I had the surgery to remove the pins and rods from my hip on Monday.
All went well but the doctor decided to keep me in the hospital overnight. That was a bit unexpected, but I was not totally unprepared. I did have to contact my horsesitter to feed the indoor kitties for me, but otherwise, it was OK. The only annoyance was that my doctor had decided that before I got to the hospital so it would have been nice if he'd told me ahead of time.
Don't remember a thing after I got into the operating rooms. I must be a "cheap date." It was a spinal injection and I don't even recall getting it.
Woke up in recovery with a lovely, kind nurse, unable to move my legs. That is a strange feeling for sure. Your brain sends to command to move, and nothing happens. The anesthesiologist had told me that might happen since she was giving me a little extra stuff since they didn't know how long the surgery would take--it's not a common procedure. I was told later it was an hour and a half.
Back in my room, I was soon able to order late lunch--3 PM or so--and then a dinner.
Now, people do complain about hospital food, but I may say, University of Princeton Medical Center at Plainsboro has some darn good chefs in the kitchen. Some of the dishes are downright delicious. My meatloaf could have used a bit more spice, but the roasted tomatoes and the sweet potatoes were wonderful. The next day I had some amazing chicken salad too. Wish I knew how they'd spiced that.

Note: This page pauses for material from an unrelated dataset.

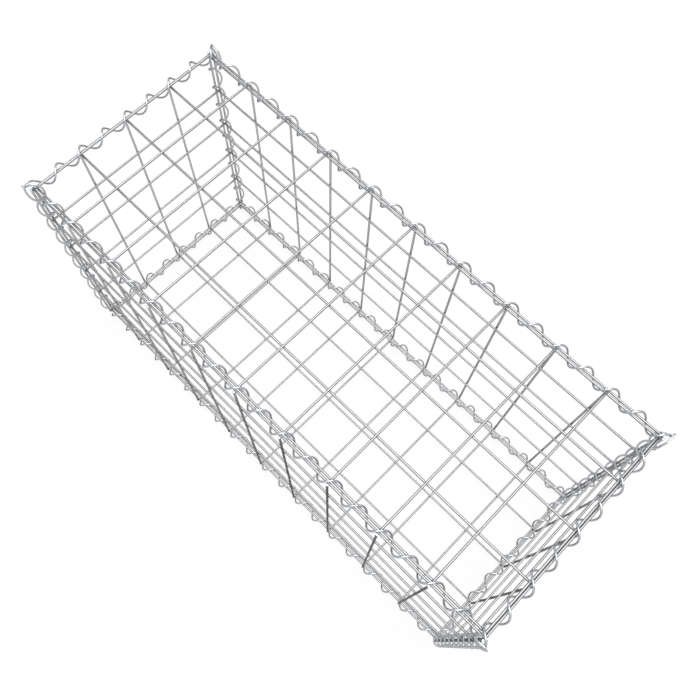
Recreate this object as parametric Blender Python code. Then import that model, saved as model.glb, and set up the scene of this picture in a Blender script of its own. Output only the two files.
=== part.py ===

You can order food all day from 7AM to 7PM and there is an extensive menu if you are not on a restricted diet.
Nursing care there is wonderful as well. The staff is very responsive and, since I make an effort to be friendly to them, they are really kind. As I did the last time I was hospitalized with the initial broken hip, I tried to get everyone to laugh before they left my room. It did make the frequent visits interesting.
I guess my only complaint is the typical hospital one. It seemed that every time I did manage to drift off to sleep, someone would come in to take my vitals signs or give me a pill of some sort.
The Physical Therapist insisted I get a walker, so now I have just about every assisting device I could need--shower seat, raised toilet seat, crutches (two kinds), walker, and a wheelchair I bought. I am mostly using the wheelchair in the house as it's faster than trying to get around with the walker.
For now, I am not supposed to put more than 50% weight on my left leg. That is not easy. I fear I have cheated more than once. (The doctor's assistant kind of said it was OK...the doctor is rather more cautious.) At any rate, I am being REALLY careful, honest.
The pain is minimal, actually. Certainly, the stapled area is sore, and when I flex the muscle, that hurts, but to be honest, considering how much the darn hardware hurt at times, this really isn't a whole lot worse. Tylenol takes the edge off just fine, so no heavy duty painkiller needed.
All told, it will be a full six weeks before I am officially recovered, but it might be longer before I can ride again.
I start PT on Monday and this time, I am going to make sure we include exercises to stretch my legs so I will be able to sit astride a horse without pain. You bet.